Work instructions — Everything from the first line of the entries below through the line holding "return self.head.root_draft *" must be printed exactly as written.
____ Dataset
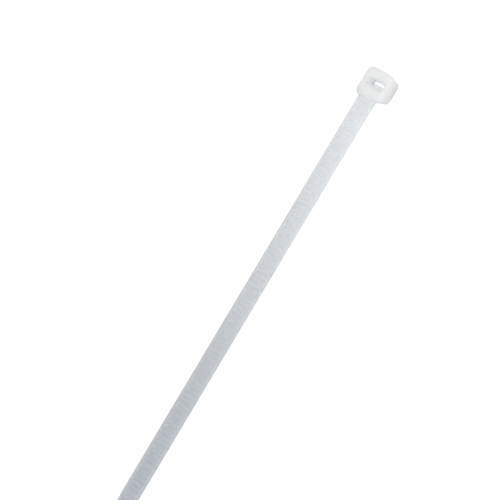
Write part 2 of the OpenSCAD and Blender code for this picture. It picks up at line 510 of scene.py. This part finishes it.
@dataclass
class Strap:
    """The toothed strap with its tapered tail.

    Places along it are distances from its foot, where its back meets the head's leaning
    wall, and are negative inside the head. Heights are measured from its back. The teeth
    are shallower than the solid's and lean more, as they look in the photograph.
    """

    head: Head
    total: float
    width: float = 4.8e-3
    thickness: float = 1.2e-3
    back_round: float = 0.3e-3
    front_round: float = 0.12e-3
    face_step: float = 0.5e-3
    root_blend: float = 0.6e-3
    top_blend: float = 0.45e-3
    blend_reach: float = 0.96
    track_gap: float = 1.2e-3
    track_lead: float = 1.5e-3
    track_round: float = 1.3e-3
    track_end_round: float = 0.4e-3
    tooth_depth: float = 0.3e-3
    crest_drop: float = 0.05e-3
    crest_width: float = 0.2e-3
    valley_width: float = 0.15e-3
    tooth_lean: float = 0.2e-3
    tooth_round: float = 0.12e-3
    ramp_round: float = 0.5e-3
    lip_round: float = 0.06e-3
    foot_round: float = 0.08e-3
    tail_length: float = 24e-3
    tail_gap: float = 1e-3
    tail_thickness: float = 0.95e-3
    tail_slope: float = 1.5e-3
    slope_round: float = 2e-3
    tip_width: float = 2.9e-3
    tip_round: float = 1.1e-3
    tip_thickness: float = 0.55e-3
    tip_bevel: float = 1.2e-3
    bevel_round: float = 1e-3
    end_round: float = 0.12e-3
    rib_count: int = 8
    rib_pitch: float = 1.7e-3
    rib_height: float = 0.18e-3
    rib_half: float = 0.4e-3
    rib_start: float = 3e-3
    rib_share: float = 0.8
    arc_steps: int = 3
    tooth_steps: int = 2
    tip_steps: int = 12
    slope_steps: int = 4
    blend_steps: int = 9
    track_end_steps: int = 5
    rib_steps: int = 10
    closest: float = 4e-6

    @property
    def root_z(self) -> float:
        """Height of the strap's back where it meets the head."""
        return self.head.height - self.face_step - self.thickness

    @property
    def foot_inset(self) -> float:
        """How far the foot is set in from the entry face's end, by the wall's lean."""
        return self.head.root_draft * (1 - self.root_z / self.head.height)

    @property
    def foot(self) -> float:
        """X of the foot in the row."""
        return self.head.middle + self.head.root + self.foot_inset

    @property
    def lay(self) -> float:
        """Angle by which the strap falls from the head to the tail's tip."""
        return math.atan(self.root_z / (self.foot + self.total / 2))

    @property
    def length(self) -> float:
        """Length from the foot to the tip."""
        return (self.foot + self.total / 2) / math.cos(self.lay)

    @property
    def embed(self) -> float:
        """How far the strap is carried on inside the head."""
        return (self.head.root_wall - self.foot_inset) / 2

    @property
    def back_lean(self) -> float:
        """Angle between the head's wall and the strap's own upright."""
        return self.head.root_lean - self.lay

    @property
    def back_reach(self) -> float:
        """Where the back's fillet leaves the strap's back."""
        return self.root_blend / math.tan((math.pi / 2 + self.back_lean) / 2)

    @property
    def top_foot(self) -> float:
        """Where the head's wall stands at the height of the rails."""
        return self.thickness * math.tan(self.back_lean)

    @property
    def track_width(self) -> float:
        """Width of the tooth track, which is that of the pawl's pocket."""
        return self.head.pocket_width

    @property
    def tooth_pitch(self) -> float:
        """Distance from one tooth to the next, which the pawl's teeth share."""
        return self.head.tooth_pitch

    @property
    def track_start(self) -> float:
        """Where the tooth track starts."""
        return self.foot_inset + self.track_gap

    @property
    def first_tooth(self) -> float:
        """Where the first tooth starts."""
        return self.track_start + self.track_lead

    @property
    def tooth_count(self) -> int:
        """How many whole teeth fit before the tail."""
        room = self.length - self.tail_length - self.tail_slope - self.tail_gap - self.first_tooth
        return int(room // self.tooth_pitch)

    @property
    def track_end(self) -> float:
        """Where the tooth track ends."""
        return self.first_tooth + self.tooth_count * self.tooth_pitch

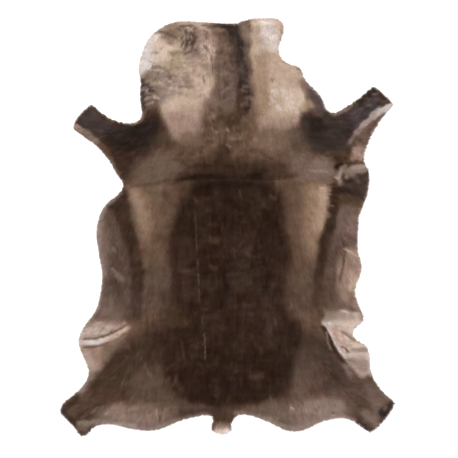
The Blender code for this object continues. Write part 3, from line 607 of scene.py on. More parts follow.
    Mark("armpit_right_fold_2", "mauve", 3, 6, 0.9, ((352, 182), (356, 150))),
    Mark("armpit_right_strip", "grey_taupe", 3.5, 6, 0.95, ((344, 176), (330, 150), (340, 130))),
    Mark("armpit_right_strip_light", "grey_cream", 0.8, 3.9, 0.8, ((322, 148), (332, 144), (342, 168))),
    Mark("armpit_right_gap", "walnut", 0.8, 3.2, 0.9, ((350, 160), (346, 140), (340, 122))),
    Mark("flank_right_corner_light", "mauve_brown", 4, 10, 0.7, ((372, 156), (390, 140))),
    # Painted shade in the hollow beside the right flank.
    Mark("flank_right_hollow", "ink", 6, 12, 0.7, ((326, 112), (350, 110), (366, 92))),
    Mark("flank_right_line", "bark", 0.8, 3.9, 0.9, ((300, 124), (322, 128))),
    # back
    # The withers crease marks and withers lines are painted shade in the creases across the withers,
    # together with the darker hair roots that show where the hair parts there.
    Mark("withers_crease_heart", "ink", 3.5, 7, 1, ((-112, 148), (-84, 151), (-42, 150), (-10, 145))),
    Mark("back_top_shade", "ink", 8, 26, 0.7, ((-84, 132), (0, 126), (90, 132))),
    Mark("withers_crease_left", "ink", 0.8, 9, 0.9, (
        (-156, 139), (-126, 145), (-84, 151), (-42, 150), (-6, 144), (18, 140))),
    Mark("withers_crease_right", "ink", 3, 7, 1, ((60, 153), (80, 154), (96, 153))),
    Mark("withers_line", "sable", 0.6, 3.5, 0.8, ((-114, 178), (-76, 184), (-39, 182), (10, 178))),
    Mark("withers_line_right", "sable", 0.6, 3.5, 0.7, ((30, 180), (60, 183), (102, 186))),
    Mark("withers_crease_far", "walnut", 1, 8, 0.5, ((104, 153), (160, 156), (204, 152))),
    Mark("withers_crease_near", "walnut", 1, 6, 0.45, ((-290, 120), (-234, 126), (-189, 136), (-150, 140))),
    Mark("back_line", "ink", 3, 12, 0.7, ((-12, -110), (-10, -190), (-14, -260))),
    Mark("back_right_light", "walnut", 8, 40, 0.3, ((42, -50), (44, -150), (40, -250))),
    Mark("back_right_shade", "ink", 4, 22, 0.6, ((112, -96), (108, -190))),
    Mark("back_right_light_2", "peat", 8, 36, 0.5, ((132, -210), (126, -330))),
    Mark("back_left_light", "walnut", 6, 30, 0.4, ((-130, -60), (-132, -200))),
    Mark("back_low_light", "walnut", 8, 36, 0.15, ((-60, -330), (60, -350))),
    Mark("back_low_shade", "ink", 8, 36, 0.5, ((-60, -460), (60, -470))),
    Mark("back_top_light", "cocoa", 6, 30, 0.15, ((60, 100), (90, 70))),
    Mark("parting_1", "taupe", 0.4, 2.4, 0.4, ((-100, 50), (-98, 20), (-94, -39), (-92, -70))),
    Mark("parting_2", "taupe", 0.5, 2.6, 0.55, ((-90, -100), (-88, -130), (-86, -172))),
    Mark("parting_3", "taupe", 0.4, 2.4, 0.35, ((-86, -180), (-86, -219), (-80, -250))),
    Mark("parting_4", "taupe", 0.4, 2.4, 0.4, ((-78, -270), (-76, -306))),
    Mark("parting_5", "grey_taupe", 0.5, 2.6, 0.6, ((-72, -324), (-69, -360), (-68, -396))),
    Mark("back_fleck_1", "brown", 0.8, 4.5, 0.6, ((-102, 88), (-90, 76))),
    Mark("back_fleck_2", "brown", 0.6, 4.5, 0.7, ((126, 93), (144, 82))),
    Mark("back_fleck_3", "brown", 0.8, 5.2, 0.5, ((104, 66), (120, 56))),
    Mark("back_fleck_4", "cocoa", 0.8, 5.2, 0.6, ((36, 105), (40, 86))),
    Mark("back_fleck_5", "cocoa", 3, 9, 0.6, ((-56, -36), (-36, -42))),
    Mark("back_fleck_6", "cocoa", 3, 9, 0.5, ((50, -75), (62, -90))),
    Mark("back_fleck_7", "cocoa", 3, 9, 0.6, ((-54, -120), (-40, -126))),
    Mark("back_fleck_8", "cocoa", 3, 9, 0.5, ((-130, -132), (-114, -136))),
    Mark("back_fleck_9", "brown", 0.6, 3.9, 0.5, ((-80, -246), (-60, -250))),
    Mark("back_fleck_10", "cocoa", 0.8, 5.2, 0.5, ((-30, -255), (-14, -252))),
    Mark("back_fleck_11", "brown", 0.8, 4.5, 0.6, ((138, -276), (144, -290))),
    Mark("back_fleck_12", "cocoa", 3, 10, 0.5, ((84, -352), (96, -364))),
    Mark("back_fleck_13", "brown", 0.6, 3.9, 0.5, ((100, -402), (122, -402))),
    Mark("back_fleck_14", "cocoa", 3, 10, 0.6, ((100, -450), (70, -452))),
    Mark("back_fleck_15", "cocoa", 0.8, 5.2, 0.5, ((-140, -340), (-130, -400))),
    Mark("back_fleck_16", "cocoa", 3, 10, 0.6, ((-156, -450), (-140, -500))),
    Mark("back_fleck_17", "brown", 0.8, 3.9, 0.7, ((128, -510), (130, -530))),
    # bands beside the back
    Mark("band_fleck_right_1", "pale_cream", 0.4, 2.6, 0.7, ((278, 117), (292, 117))),
    Mark("band_fleck_right_2", "pale_cream", 0.4, 2.6, 0.7, ((278, 107), (294, 108))),
    Mark("band_fleck_right_3", "rose_cream", 0.4, 2.6, 0.6, ((248, 168), (300, 166))),
    Mark("band_fleck_right_4", "grey_taupe", 0.4, 2.6, 0.7, ((246, 180), (258, 180))),
    Mark("band_fleck_right_5", "mauve", 0.4, 2.6, 0.8, ((300, 156), (322, 157))),
    Mark("band_tooth_1", "rose_tan", 0.4, 2.6, 0.8, ((296, 108), (308, 108))),
    Mark("band_tooth_2", "rose_tan", 0.4, 2.6, 0.8, ((296, 99), (310, 98))),
    Mark("band_tooth_3", "rose_tan", 0.4, 2.6, 0.7, ((296, 66), (318, 62))),
    # flanks
    Mark("flank_left_fleck_1", "grey_cream", 0.6, 3.9, 0.6, ((-344, -66), (-338, -74))),
    Mark("flank_left_fleck_2", "grey_cream", 0.6, 3.9, 0.7, ((-348, -128), (-336, -138))),
    Mark("flank_left_fleck_3", "grey_taupe", 3, 9, 0.6, ((-330, -150), (-320, -162))),
    Mark("flank_left_line", "walnut", 0.6, 4.5, 0.7, ((-338, -160), (-332, -190), (-330, -210))),
    Mark("flank_right_top", "cocoa", 6, 16, 0.6, ((350, 90), (396, 70))),
    Mark("flank_right_line_1", "walnut", 0.8, 3.9, 0.7, ((348, -48), (364, -58))),
    Mark("flank_right_line_2", "walnut", 0.8, 3.9, 0.6, ((326, -80), (352, -86))),
    Mark("flank_right_light_1", "cream", 0.8, 5.2, 0.8, ((352, -68), (372, -78), (390, -90))),
    Mark("flank_right_light_3", "cream", 4, 12, 0.8, ((400, -150), (378, -170), (368, -190))),
    # Painted shade in a cleft of the right flank.
    Mark("flank_right_cleft", "cocoa", 0.6, 4.5, 0.8, ((324, -122), (320, -150), (320, -166))),
    # bellies
    Mark("belly_left_streak_1", "cream", 0.6, 3.2, 0.9, ((-394, -290), (-372, -290))),
    Mark("belly_left_streak_2", "taupe", 0.6, 3.2, 0.7, ((-396, -283), (-366, -284))),
    Mark("belly_left_end", "fawn", 2, 7, 0.7, ((-314, -287), (-308, -296))),
    # The belly crease marks are painted shade along the belly pleats, together with the darker hair roots
    # that show in them.
    Mark("belly_left_crease_top", "brown", 0.9, 3.6, 0.95, (
        (-434, -339), (-408, -338), (-384, -332), (-354, -322), (-322, -304), (-302, -291))),
    Mark("belly_left_crease_low", "brown", 0.7, 3.6, 0.8, (
        (-434, -363), (-408, -363), (-384, -357), (-362, -346))),
    Mark("belly_left_seam", "taupe", 0.6, 5.2, 0.7, ((-318, -330), (-300, -312))),
    Mark("belly_right_edge", "rose_tan", 4, 12, 0.7, ((380, -232), (396, -252), (406, -276))),
    Mark("belly_right_fleck", "white", 0.8, 3.9, 0.8, ((304, -288), (310, -288))),
    Mark("belly_right_streak_1", "off_white", 0.6, 3.9, 0.7, ((340, -252), (360, -258))),
    Mark("belly_right_streak_2", "grey_taupe", 0.6, 3.9, 0.6, ((330, -264), (348, -268))),
    Mark("belly_right_rose", "rose_cream", 6, 14, 0.9, ((322, -312), (350, -344))),
    Mark("belly_right_ridge", "off_white", 0.8, 3.9, 0.9, (
        (304, -310), (318, -342), (338, -372), (354, -392))),
    Mark("belly_right_line", "bark", 3, 7, 1, (
        (286, -302), (302, -330), (318, -360), (334, -392), (352, -414))),
    Mark("belly_right_inner", "grey_taupe", 0.8, 3.9, 0.9, ((296, -318), (302, -348), (310, -366))),
    # More painted shade along the pleats of the right belly.
    Mark("belly_right_crease", "mauve", 0.9, 4, 0.9, ((346, -314), (366, -332), (384, -342), (412, -345))),
    Mark("belly_right_crease_2", "brown", 0.9, 3.6, 0.9, ((344, -358), (352, -362), (362, -376))),
    Mark("belly_right_crease_3", "mauve", 0.9, 4, 0.8, ((364, -398), (376, -408))),
    Mark("belly_right_crease_4", "grey_taupe", 2, 8, 0.7, ((376, -370), (420, -370))),
    Mark("belly_right_corner", "mauve", 3, 10, 0.8, ((350, -420), (372, -446))),
    # rump, hind legs and tail
    Mark("thigh_left_fleck", "brown", 0.8, 4.5, 0.7, ((-300, -356), (-292, -374))),
    Mark("rump_left_spot_1", "cocoa", 0.8, 3.9, 0.8, ((-250, -528), (-238, -518))),
    Mark("rump_left_spot_2", "grey_taupe", 0.8, 3.9, 0.7, ((-242, -436), (-232, -444))),
    Mark("rump_left_spot_3", "cocoa", 0.8, 3.9, 0.7, ((-208, -558), (-204, -580))),
    Mark("rump_left_streak_1", "fawn", 0.6, 3.9, 0.6, ((-216, -552), (-210, -576))),
    Mark("rump_left_streak_2", "fawn", 0.6, 3.9, 0.5, ((-190, -545), (-196, -580))),
    Mark("rump_left_streak_3", "fawn", 0.6, 3.9, 0.6, ((-276, -585), (-262, -578))),
    Mark("rump_left_rim", "grey_cream", 3, 8, 0.6, ((-340, -592), (-280, -598))),
    Mark("hind_leg_left_dark_2", "bark", 8, 18, 0.8, ((-484, -530), (-460, -515))),
    Mark("hind_leg_left_olive", "walnut", 8, 16, 0.8, ((-450, -572), (-426, -565))),
    Mark("hind_leg_left_streak_1", "taupe", 0.6, 3.9, 0.8, ((-412, -560), (-394, -540))),
    Mark("hind_leg_left_streak_2", "walnut", 0.6, 3.9, 0.8, ((-404, -544), (-388, -534))),
    Mark("hind_leg_left_streak_3", "fawn", 0.6, 3.9, 0.7, ((-372, -562), (-362, -556))),
    Mark("hind_leg_left_band", "grey_taupe", 4, 9, 0.85, ((-446, -590), (-396, -585))),
    Mark("hoof_left", "mauve_brown", 8, 9, 0.9, ((-440, -606), (-424, -612))),
    Mark("hoof_left_dark", "violet_black", 3, 8, 0.8, ((-444, -618), (-426, -624), (-410, -606))),
    Mark("hoof_left_edge", "violet_black", 5, 12, 0.9, ((-502, -545), (-488, -566), (-466, -590))),
    Mark("hind_leg_right_band", "mauve", 6, 12, 0.8, ((412, -562), (446, -588))),
    Mark("hoof_right", "violet_black", 7, 11, 1, ((500, -528), (482, -552), (468, -562))),
    Mark("hoof_right_low", "violet_black", 5, 9, 0.8, ((394, -588), (426, -614))),
    Mark("hoof_right_fleck", "grey_taupe", 0.8, 3.9, 0.7, ((470, -552), (478, -540))),
    Mark("rump_right_spot_1", "cocoa", 0.6, 3.2, 0.8, ((218, -520), (224, -530))),
    Mark("rump_right_spot_2", "cocoa", 0.6, 3.2, 0.8, ((314, -560), (318, -566))),
    Mark("rump_right_fleck_1", "off_white", 0.6, 3.2, 0.8, ((190, -544), (198, -546))),
    Mark("rump_right_fleck_2", "pale_cream", 0.6, 3.2, 0.6, ((312, -568), (322, -566))),
    Mark("tail_root", "walnut", 12, 10, 0.9, ((-16, -560), (-18, -586))),
    Mark("tail_warm", "rose_tan", 6, 14, 0.9, ((-32, -602), (0, -602))),
    Mark("tail_tip", "white", 9, 14, 0.9, ((-34, -624), (4, -622))),
)
print("patches:", len(PATCHES), " marks:", len(MARKS), " colours:", len(COLOURS))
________
Solution to the exercise —
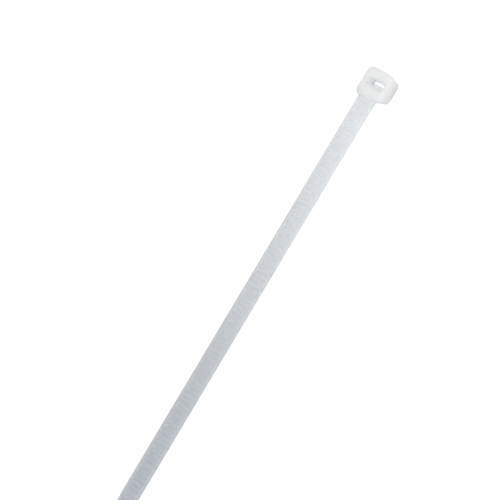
Write part 2 of the OpenSCAD and Blender code for this picture. It picks up at line 510 of scene.py. This part finishes it.
@dataclass
class Strap:
    """The toothed strap with its tapered tail.

    Places along it are distances from its foot, where its back meets the head's leaning
    wall, and are negative inside the head. Heights are measured from its back. The teeth
    are shallower than the solid's and lean more, as they look in the photograph.
    """

    head: Head
    total: float
    width: float = 4.8e-3
    thickness: float = 1.2e-3
    back_round: float = 0.3e-3
    front_round: float = 0.12e-3
    face_step: float = 0.5e-3
    root_blend: float = 0.6e-3
    top_blend: float = 0.45e-3
    blend_reach: float = 0.96
    track_gap: float = 1.2e-3
    track_lead: float = 1.5e-3
    track_round: float = 1.3e-3
    track_end_round: float = 0.4e-3
    tooth_depth: float = 0.3e-3
    crest_drop: float = 0.05e-3
    crest_width: float = 0.2e-3
    valley_width: float = 0.15e-3
    tooth_lean: float = 0.2e-3
    tooth_round: float = 0.12e-3
    ramp_round: float = 0.5e-3
    lip_round: float = 0.06e-3
    foot_round: float = 0.08e-3
    tail_length: float = 24e-3
    tail_gap: float = 1e-3
    tail_thickness: float = 0.95e-3
    tail_slope: float = 1.5e-3
    slope_round: float = 2e-3
    tip_width: float = 2.9e-3
    tip_round: float = 1.1e-3
    tip_thickness: float = 0.55e-3
    tip_bevel: float = 1.2e-3
    bevel_round: float = 1e-3
    end_round: float = 0.12e-3
    rib_count: int = 8
    rib_pitch: float = 1.7e-3
    rib_height: float = 0.18e-3
    rib_half: float = 0.4e-3
    rib_start: float = 3e-3
    rib_share: float = 0.8
    arc_steps: int = 3
    tooth_steps: int = 2
    tip_steps: int = 12
    slope_steps: int = 4
    blend_steps: int = 9
    track_end_steps: int = 5
    rib_steps: int = 10
    closest: float = 4e-6

    @property
    def root_z(self) -> float:
        """Height of the strap's back where it meets the head."""
        return self.head.height - self.face_step - self.thickness

    @property
    def foot_inset(self) -> float:
        """How far the foot is set in from the entry face's end, by the wall's lean."""
        return self.head.root_draft * (1 - self.root_z / self.head.height)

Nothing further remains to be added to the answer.